**Stated task**
Gather all lines from the material that contain "joints".

►

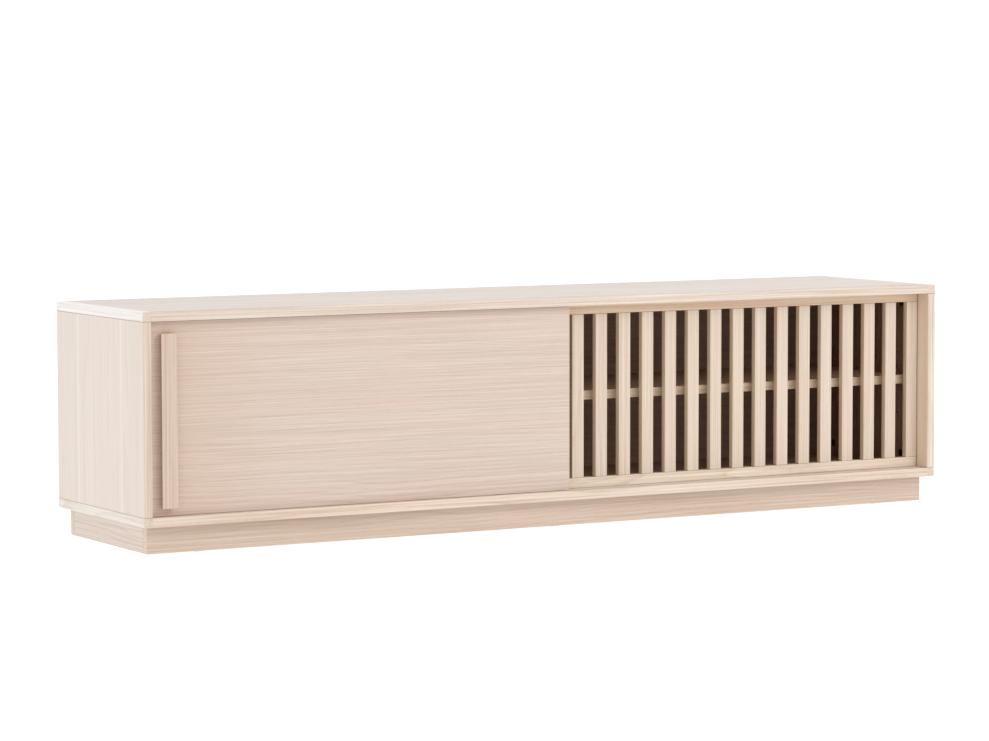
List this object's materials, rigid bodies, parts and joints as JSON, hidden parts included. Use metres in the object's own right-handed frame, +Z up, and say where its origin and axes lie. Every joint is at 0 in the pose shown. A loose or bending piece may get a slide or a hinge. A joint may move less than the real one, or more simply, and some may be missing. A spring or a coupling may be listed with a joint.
{
  "type": "media cabinet",
  "caption": "Low, long oak-veneer media cabinet on a recessed plinth, with a solid sliding door with a batten handle beside a slatted sliding door, shelves and cable ports behind.",
  "frame": {"origin": "on the floor under the middle of the carcass", "axes": "+X to the cabinet's right along its width, -Y out of the doors at the front, +Z up"},
  "size_m": [1.8, 0.4, 0.454],
  "materials": {
    "oak_veneer": "white-pigmented oak veneer, matt lacquer",
    "solid_oak": "white-pigmented solid oak, matt lacquer",
    "dark_board": "dark brown lacquered fibreboard, matt",
    "beech": "plain beech, unfinished",
    "track_plastic": "oak-toned extruded plastic",
    "housing_plastic": "off-white moulded plastic",
    "nylon": "natural nylon",
    "buffer_rubber": "soft grey rubber",
    "zinc": "zinc die casting",
    "screw_steel": "zinc-plated steel"
  },
  "bodies": {
    "root": {"top_panel": "oak_veneer", "top_front_lipping": "solid_oak", "top_end_lippings": "solid_oak", "bottom_panel": "oak_veneer", "bottom_front_lipping": "solid_oak", "bottom_end_lippings": "solid_oak", "left_side": "oak_veneer", "right_side": "oak_veneer", "centre_divider": "oak_veneer", "left_back": "dark_board", "right_back": "dark_board", "left_shelf": "oak_veneer", "right_shelf": "oak_veneer", "shelf_pins": "screw_steel", "upper_tracks": "track_plastic", "lower_tracks": "track_plastic", "plinth_front": "oak_veneer", "plinth_back": "oak_veneer", "plinth_left": "oak_veneer", "plinth_right": "oak_veneer", "plinth_cross_rail": "beech", "plinth_corner_blocks": "beech", "glides": "nylon", "cam_locks": "zinc", "cam_bolts": "zinc", "dowels": "beech", "plinth_screws": "screw_steel", "back_screws": "screw_steel"},
    "solid_door": {"solid_door_panel": "oak_veneer", "door_handle": "solid_oak", "handle_screws": "screw_steel", "solid_door_housings": "housing_plastic", "solid_door_guides": "housing_plastic", "solid_door_buffers": "buffer_rubber"},
    "slat_door": {"slat_door_top_rail": "solid_oak", "slat_door_bottom_rail": "solid_oak", "slat_door_housings": "housing_plastic", "slat_door_guides": "housing_plastic", "slat_door_buffers": "buffer_rubber", "slat_01": "solid_oak", "slat_02": "solid_oak", "slat_03": "solid_oak", "slat_04": "solid_oak", "slat_05": "solid_oak", "slat_06": "solid_oak", "slat_07": "solid_oak", "slat_08": "solid_oak", "slat_09": "solid_oak", "slat_10": "solid_oak", "slat_11": "solid_oak", "slat_12": "solid_oak", "slat_13": "solid_oak", "slat_14": "solid_oak", "slat_15": "solid_oak", "slat_16": "solid_oak", "slat_17": "solid_oak"},
    "solid_door_left_wheel": {"solid_door_left_wheel": "nylon"},
    "solid_door_right_wheel": {"solid_door_right_wheel": "nylon"},
    "slat_door_left_wheel": {"slat_door_left_wheel": "nylon"},
    "slat_door_right_wheel": {"slat_door_right_wheel": "nylon"}
  },
  "joints": [
    {"name": "solid_door_slide", "type": "slide", "parent": "root", "child": "solid_door", "axis": [1, 0, 0], "range_m": [0, 0.857]},
    {"name": "slat_door_slide", "type": "slide", "parent": "root", "child": "slat_door", "axis": [-1, 0, 0], "range_m": [0, 0.8695]},
    {"name": "solid_door_left_wheel_spin", "type": "hinge", "parent": "solid_door", "child": "solid_door_left_wheel", "pos_m": [-0.821, -0.175, 0.0743], "axis": [0, 1, 0], "continuous": true},
    {"name": "solid_door_right_wheel_spin", "type": "hinge", "parent": "solid_door", "child": "solid_door_right_wheel", "pos_m": [-0.036, -0.175, 0.0743], "axis": [0, 1, 0], "continuous": true},
    {"name": "slat_door_left_wheel_spin", "type": "hinge", "parent": "slat_door", "child": "slat_door_left_wheel", "pos_m": [0.0485, -0.1545, 0.0743], "axis": [0, -1, 0], "continuous": true},
    {"name": "slat_door_right_wheel_spin", "type": "hinge", "parent": "slat_door", "child": "slat_door_right_wheel", "pos_m": [0.821, -0.1545, 0.0743], "axis": [0, -1, 0], "continuous": true}
  ],
  "couplings": [
    {"joint": "solid_door_left_wheel_spin", "follows": "solid_door_slide", "rad_per_m": 111.11},
    {"joint": "solid_door_right_wheel_spin", "follows": "solid_door_slide", "rad_per_m": 111.11},
    {"joint": "slat_door_left_wheel_spin", "follows": "slat_door_slide", "rad_per_m": 111.11},
    {"joint": "slat_door_right_wheel_spin", "follows": "slat_door_slide", "rad_per_m": 111.11}
  ]
}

◄

**The response**
List this object's materials, rigid bodies, parts and joints as JSON, hidden parts included. Use metres in the object's own right-handed frame, +Z up, and say where its origin and axes lie. Every joint is at 0 in the pose shown. A loose or bending piece may get a slide or a hinge. A joint may move less than the real one, or more simply, and some may be missing. A spring or a coupling may be listed with a joint.
  "joints": [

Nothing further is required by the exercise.